Reagan, telling the story of a sailor who spotted a group of refugees fleeing toward an American aircraft carrier, the USS Midway, just offshore, turned tragedy into a moment for American pride.

“The sailor, like most American servicemen, was young, smart, and fiercely observant. The crew spied on the horizon a leaky little boat. And crammed inside were refugees from Indochina hoping to get to America. The Midway sent a small launch to bring them to the ship and safety. As the refugees made their way through the choppy seas, one spied the sailor on deck, and stood up, and called out to him. He yelled, ‘Hello, American sailor. Hello, freedom man.’”

Despite the disaster of Vietnam and the fall of Saigon, America remained a beacon of freedom for the entire world. Today, Vietnam is an important partner of the United States, both economically and in opposing Chinese expansionism in southeast Asia and the western Pacific.

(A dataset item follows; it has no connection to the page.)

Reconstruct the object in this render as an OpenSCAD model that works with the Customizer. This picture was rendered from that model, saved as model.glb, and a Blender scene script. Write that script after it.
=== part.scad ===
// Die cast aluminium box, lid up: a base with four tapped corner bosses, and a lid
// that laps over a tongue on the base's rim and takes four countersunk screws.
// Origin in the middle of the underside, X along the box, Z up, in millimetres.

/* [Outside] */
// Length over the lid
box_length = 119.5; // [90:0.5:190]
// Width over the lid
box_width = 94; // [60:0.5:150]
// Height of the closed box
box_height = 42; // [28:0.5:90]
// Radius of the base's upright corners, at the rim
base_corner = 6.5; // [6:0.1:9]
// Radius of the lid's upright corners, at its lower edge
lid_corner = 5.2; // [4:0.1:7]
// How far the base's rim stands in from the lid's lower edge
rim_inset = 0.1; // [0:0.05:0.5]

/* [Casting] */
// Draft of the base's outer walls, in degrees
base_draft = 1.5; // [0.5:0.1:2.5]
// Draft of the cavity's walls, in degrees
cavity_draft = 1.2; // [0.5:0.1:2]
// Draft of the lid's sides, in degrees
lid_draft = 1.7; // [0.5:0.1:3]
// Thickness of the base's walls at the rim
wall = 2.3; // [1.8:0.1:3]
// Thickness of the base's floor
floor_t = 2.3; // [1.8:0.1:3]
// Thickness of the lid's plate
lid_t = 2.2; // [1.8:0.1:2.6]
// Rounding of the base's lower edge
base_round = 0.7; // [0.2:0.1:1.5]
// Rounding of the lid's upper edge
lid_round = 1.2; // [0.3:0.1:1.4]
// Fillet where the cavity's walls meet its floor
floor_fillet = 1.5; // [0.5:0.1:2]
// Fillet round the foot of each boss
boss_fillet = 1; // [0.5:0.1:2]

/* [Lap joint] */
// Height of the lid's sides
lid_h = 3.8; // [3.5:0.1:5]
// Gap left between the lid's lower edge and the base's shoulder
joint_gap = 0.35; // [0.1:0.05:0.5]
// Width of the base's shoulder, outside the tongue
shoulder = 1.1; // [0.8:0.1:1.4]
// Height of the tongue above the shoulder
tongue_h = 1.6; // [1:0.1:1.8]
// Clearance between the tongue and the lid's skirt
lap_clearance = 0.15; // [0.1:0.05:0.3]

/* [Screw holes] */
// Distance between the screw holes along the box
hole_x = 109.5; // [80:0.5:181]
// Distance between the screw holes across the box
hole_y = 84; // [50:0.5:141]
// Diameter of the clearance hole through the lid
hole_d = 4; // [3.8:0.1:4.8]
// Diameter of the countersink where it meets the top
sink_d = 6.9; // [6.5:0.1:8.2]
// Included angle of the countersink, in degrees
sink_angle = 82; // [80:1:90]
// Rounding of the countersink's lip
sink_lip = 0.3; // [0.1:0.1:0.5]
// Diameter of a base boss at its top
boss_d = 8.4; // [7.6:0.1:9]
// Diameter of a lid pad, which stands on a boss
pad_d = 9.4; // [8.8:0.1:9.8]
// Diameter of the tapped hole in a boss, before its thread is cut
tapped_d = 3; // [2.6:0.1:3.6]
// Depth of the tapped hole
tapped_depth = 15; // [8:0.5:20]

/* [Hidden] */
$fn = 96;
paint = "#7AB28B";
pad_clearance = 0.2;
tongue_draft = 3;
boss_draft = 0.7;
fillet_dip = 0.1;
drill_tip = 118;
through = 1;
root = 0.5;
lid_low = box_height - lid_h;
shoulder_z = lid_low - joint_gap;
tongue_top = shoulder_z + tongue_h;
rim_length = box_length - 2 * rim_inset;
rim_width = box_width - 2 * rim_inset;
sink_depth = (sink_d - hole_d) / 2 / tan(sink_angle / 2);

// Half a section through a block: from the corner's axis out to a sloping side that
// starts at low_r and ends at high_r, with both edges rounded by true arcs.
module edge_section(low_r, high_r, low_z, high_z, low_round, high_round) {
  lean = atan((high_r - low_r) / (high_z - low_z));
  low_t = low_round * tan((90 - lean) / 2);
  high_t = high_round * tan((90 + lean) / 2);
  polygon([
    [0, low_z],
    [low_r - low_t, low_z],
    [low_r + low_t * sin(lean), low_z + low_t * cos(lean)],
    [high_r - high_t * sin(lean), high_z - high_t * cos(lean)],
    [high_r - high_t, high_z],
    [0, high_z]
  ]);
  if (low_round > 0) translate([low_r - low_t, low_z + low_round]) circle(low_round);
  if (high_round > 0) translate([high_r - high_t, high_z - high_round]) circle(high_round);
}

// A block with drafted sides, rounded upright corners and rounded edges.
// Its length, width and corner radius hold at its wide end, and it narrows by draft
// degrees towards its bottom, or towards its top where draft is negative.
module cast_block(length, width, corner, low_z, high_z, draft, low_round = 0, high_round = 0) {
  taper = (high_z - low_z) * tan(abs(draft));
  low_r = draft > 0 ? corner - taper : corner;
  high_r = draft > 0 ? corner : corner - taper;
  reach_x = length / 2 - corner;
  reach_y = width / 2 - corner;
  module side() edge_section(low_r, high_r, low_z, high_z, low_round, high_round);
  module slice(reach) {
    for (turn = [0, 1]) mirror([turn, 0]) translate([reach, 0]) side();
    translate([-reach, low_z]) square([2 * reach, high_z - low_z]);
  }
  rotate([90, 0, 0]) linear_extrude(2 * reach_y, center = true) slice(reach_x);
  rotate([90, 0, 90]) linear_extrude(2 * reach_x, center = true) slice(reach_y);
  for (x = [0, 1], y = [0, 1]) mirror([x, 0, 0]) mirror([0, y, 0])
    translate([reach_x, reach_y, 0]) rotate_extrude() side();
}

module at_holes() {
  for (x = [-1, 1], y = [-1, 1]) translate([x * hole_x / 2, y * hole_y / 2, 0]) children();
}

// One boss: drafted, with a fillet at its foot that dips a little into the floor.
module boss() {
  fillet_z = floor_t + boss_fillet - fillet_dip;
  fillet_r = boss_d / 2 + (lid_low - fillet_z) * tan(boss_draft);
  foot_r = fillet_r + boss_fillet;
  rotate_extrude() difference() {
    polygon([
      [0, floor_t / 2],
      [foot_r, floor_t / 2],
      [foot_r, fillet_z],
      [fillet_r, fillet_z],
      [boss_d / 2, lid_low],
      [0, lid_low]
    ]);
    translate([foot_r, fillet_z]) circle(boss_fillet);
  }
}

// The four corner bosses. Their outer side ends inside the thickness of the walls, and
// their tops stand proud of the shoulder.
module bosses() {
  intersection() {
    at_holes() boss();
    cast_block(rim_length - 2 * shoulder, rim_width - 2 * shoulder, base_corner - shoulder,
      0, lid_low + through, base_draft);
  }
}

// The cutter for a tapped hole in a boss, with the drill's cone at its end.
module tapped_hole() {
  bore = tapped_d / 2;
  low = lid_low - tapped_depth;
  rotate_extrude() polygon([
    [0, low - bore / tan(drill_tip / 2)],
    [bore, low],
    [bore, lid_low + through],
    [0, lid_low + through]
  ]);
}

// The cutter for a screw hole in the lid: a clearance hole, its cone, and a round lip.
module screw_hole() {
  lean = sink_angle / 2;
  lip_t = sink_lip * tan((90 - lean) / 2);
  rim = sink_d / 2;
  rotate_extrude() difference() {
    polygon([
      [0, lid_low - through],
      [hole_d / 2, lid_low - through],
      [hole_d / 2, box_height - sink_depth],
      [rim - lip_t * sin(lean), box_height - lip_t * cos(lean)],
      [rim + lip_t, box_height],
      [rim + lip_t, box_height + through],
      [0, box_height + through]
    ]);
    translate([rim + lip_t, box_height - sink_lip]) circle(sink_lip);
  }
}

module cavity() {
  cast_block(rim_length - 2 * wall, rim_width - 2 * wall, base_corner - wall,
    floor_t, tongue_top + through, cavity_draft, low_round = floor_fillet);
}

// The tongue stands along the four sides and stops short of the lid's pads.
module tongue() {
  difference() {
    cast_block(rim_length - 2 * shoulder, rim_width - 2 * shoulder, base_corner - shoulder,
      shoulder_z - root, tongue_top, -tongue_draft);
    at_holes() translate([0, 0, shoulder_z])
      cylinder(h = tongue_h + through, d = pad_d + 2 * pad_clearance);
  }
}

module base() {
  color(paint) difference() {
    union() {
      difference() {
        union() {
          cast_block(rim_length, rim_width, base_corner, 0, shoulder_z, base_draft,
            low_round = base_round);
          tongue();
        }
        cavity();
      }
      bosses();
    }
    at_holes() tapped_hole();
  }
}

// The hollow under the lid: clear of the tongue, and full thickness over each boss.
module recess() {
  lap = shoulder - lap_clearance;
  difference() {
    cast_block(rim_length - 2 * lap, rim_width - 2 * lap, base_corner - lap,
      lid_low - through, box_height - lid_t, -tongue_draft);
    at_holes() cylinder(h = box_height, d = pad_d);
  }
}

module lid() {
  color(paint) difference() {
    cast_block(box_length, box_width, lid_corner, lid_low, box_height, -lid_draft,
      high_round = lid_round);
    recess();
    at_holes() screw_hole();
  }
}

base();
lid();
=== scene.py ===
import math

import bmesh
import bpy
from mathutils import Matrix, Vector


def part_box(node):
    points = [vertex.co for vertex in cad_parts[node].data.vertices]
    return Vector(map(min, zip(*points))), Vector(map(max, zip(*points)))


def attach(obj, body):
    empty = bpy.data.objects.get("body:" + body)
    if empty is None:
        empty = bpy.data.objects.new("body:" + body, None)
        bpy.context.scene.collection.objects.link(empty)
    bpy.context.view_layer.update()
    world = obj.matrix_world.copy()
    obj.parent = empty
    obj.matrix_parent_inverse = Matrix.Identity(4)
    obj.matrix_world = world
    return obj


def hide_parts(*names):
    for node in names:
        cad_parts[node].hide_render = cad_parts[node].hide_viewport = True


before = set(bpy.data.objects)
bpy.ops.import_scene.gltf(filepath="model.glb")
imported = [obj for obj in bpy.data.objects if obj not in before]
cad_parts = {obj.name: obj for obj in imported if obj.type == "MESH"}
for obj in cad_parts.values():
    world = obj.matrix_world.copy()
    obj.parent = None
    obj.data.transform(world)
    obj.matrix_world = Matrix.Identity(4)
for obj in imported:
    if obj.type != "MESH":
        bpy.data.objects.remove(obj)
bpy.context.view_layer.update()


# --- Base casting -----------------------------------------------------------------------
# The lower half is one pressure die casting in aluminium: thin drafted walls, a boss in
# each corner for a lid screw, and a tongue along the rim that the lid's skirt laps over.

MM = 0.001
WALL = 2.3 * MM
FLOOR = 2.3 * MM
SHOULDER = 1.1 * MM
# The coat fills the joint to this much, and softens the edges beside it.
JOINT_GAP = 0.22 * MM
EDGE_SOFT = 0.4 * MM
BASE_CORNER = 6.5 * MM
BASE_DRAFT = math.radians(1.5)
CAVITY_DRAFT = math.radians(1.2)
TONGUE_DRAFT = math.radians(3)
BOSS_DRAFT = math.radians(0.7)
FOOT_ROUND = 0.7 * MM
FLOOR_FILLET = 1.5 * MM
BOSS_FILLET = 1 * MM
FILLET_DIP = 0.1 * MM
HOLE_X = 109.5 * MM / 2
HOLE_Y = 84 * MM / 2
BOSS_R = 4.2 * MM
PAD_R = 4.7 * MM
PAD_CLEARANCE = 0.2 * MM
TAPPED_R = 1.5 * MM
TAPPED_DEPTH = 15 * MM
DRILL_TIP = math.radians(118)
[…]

This afternoon, the Illinois House of Representatives will mark the 50th anniversary of that dark day in Saigon with a bipartisan resolution sponsored by Democrat Rep. Hoan Huynh and Republican Reps. Dan Swanson and Wayne Rosenthal.

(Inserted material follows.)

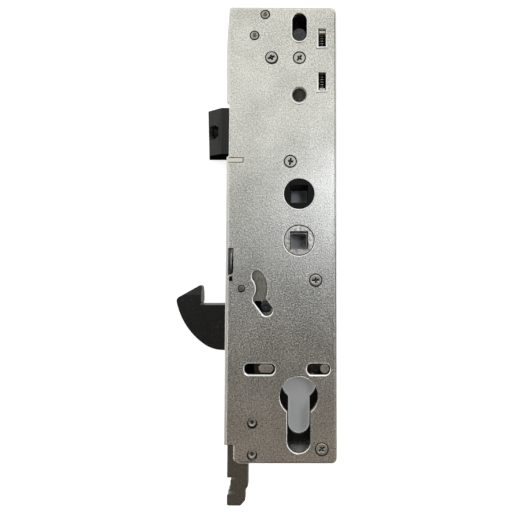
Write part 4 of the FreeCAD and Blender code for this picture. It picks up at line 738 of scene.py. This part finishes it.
# The hook: cut from thick plate, black coated, its nose faced off on both sides as a lead-in. It
# swings on a turned pin that is riveted flush, the sunk edge of its end painted dark as shade, and
# a dark hardened pin in the curved slot drives it.
DRIVE_SPOT = (-15.3, -52.2)
DRIVE_PIN_FRONT = 1.7
HOOK_HALF = 2.9
NOSE_X = (-64.0, -44.0)
FACET_LOW = -47.3
FACET_RUN = 6.5
FACET_DEPTH = 2.2
FACET_CUT = 4.0       # how far out and
FACET_OVER = 1.0      # how far down the cutters reach past the nose
wedges = []
for sign in (-1, 1):
    slope = FACET_DEPTH / FACET_RUN
    flat = sign * HOOK_HALF
    top = FACET_LOW + FACET_RUN
    section = ((flat + sign * slope * FACET_OVER, FACET_LOW - FACET_OVER),
               (flat - sign * FACET_DEPTH, top), (flat + sign * FACET_CUT, top),
               (flat + sign * FACET_CUT, FACET_LOW - FACET_OVER))
    wedges.append(cutter_prism([(NOSE_X[0], y, z) for y, z in section],
                               np.array((NOSE_X[1] - NOSE_X[0], 0, 0))))
eased("hook_bolt", "hook", [black_coat, worn_edge], 0.3, cutters=wedges)

# painted shade: the pin's rim darkens below a level into a dark outline ring
pivot_steel = finish("riveted_pin_steel", "#74736e", "#93928b", 0.42, 0.5, 0.04,
                     sunk=(7.95, 7.65))
domed = [(0.0, 0.0), (0.9, 0.0), (1.2, 0.04), (1.35, 0.14), (1.4, 0.35), (1.4, 0.7), (1.75, 0.72),
         (1.75, 2.0)]
pivot = shell("pivot_pin", [turned(PIVOT_SPOT, headed(domed), columns=32)], pivot_steel, "case")
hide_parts("hook_pivot_pin")
pin_dark = finish("hardened_dark_pin", "#393c40", "#5a5e64", 0.38, 0.6, 0.03)
tip = [(0.0, 0.25), (0.25, 0.2), (0.5, 0.02), (1.7, 0.0), (2.0, 0.04), (2.4, 0.24), (2.6, 0.5),
       (2.6, 2.0)]
sunk_tip = [(radius, depth + DRIVE_PIN_FRONT) for radius, depth in tip]
drive_pin = shell("drive_pin", [turned(DRIVE_SPOT, headed(sunk_tip), columns=40)], pin_dark,
                  "drive_pin")
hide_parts("hook_drive_pin")

# The drive slide and its foot: a long strip of cold-rolled steel, and a gunmetal end with the
# claw for the rod of the lower locking points, lapped and riveted.
slide_strip = finish("cold_rolled_strip", "#918f88", "#b8b6ae", 0.45, 0.8, 0.05,
                     draw=(1.0, 1.0, 0.35))
gunmetal = finish("gunmetal_steel", "#73716a", "#918e87", 0.45, 0.8, 0.05)
eased("drive_slide", "drive", [slide_strip], 0.2)
eased("drive_foot", "drive", [gunmetal], 0.3)

# The deadlock slide's two studs in the slots over the cylinder: an oblong guide stud and a round
# pin, cold headed and flat on top, dull and a little recessed. A web of the slide, greased steel
# strip, closes the right slot behind its pin.
stud_dull = finish("cold_headed_steel", "#b3b1a9", "#d2d0c8", 0.45, 0.8, 0.05)
shell("slide_web", [pillow((6.2, -4.2, -80.2), (3.6, 0.4, 2.9))], greased_strip, "deadlock",
      smooth=60)
eased("deadlock_lug", "deadlock", [stud_dull], 0.3)
eased("deadlock_pin", "deadlock", [stud_dull], 0.3)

It honors the contributions of Vietnamese and Vietnamese Americans in upholding human rights, freedom and democracy, recognizes the sacrifices made in support of those values, honors the courage and resilience of the refugees and urges all Illinoisans to take time to learn about the history and contributions of Vietnamese and Vietnamese American people to Illinois and the United States.

More than nine million Americans served in some capacity during the Vietnam War. The names of the 58,318 who gave their lives are etched upon the wall of the Vietnam Veterans Memorial in Washington DC.

The names of 2,970 Illinoisans who died or who are still missing are engraved on five black granite walls beneath an eternal flame at the Illinois Vietnam Veterans Memorial in Oak Ridge Cemetery in Springfield.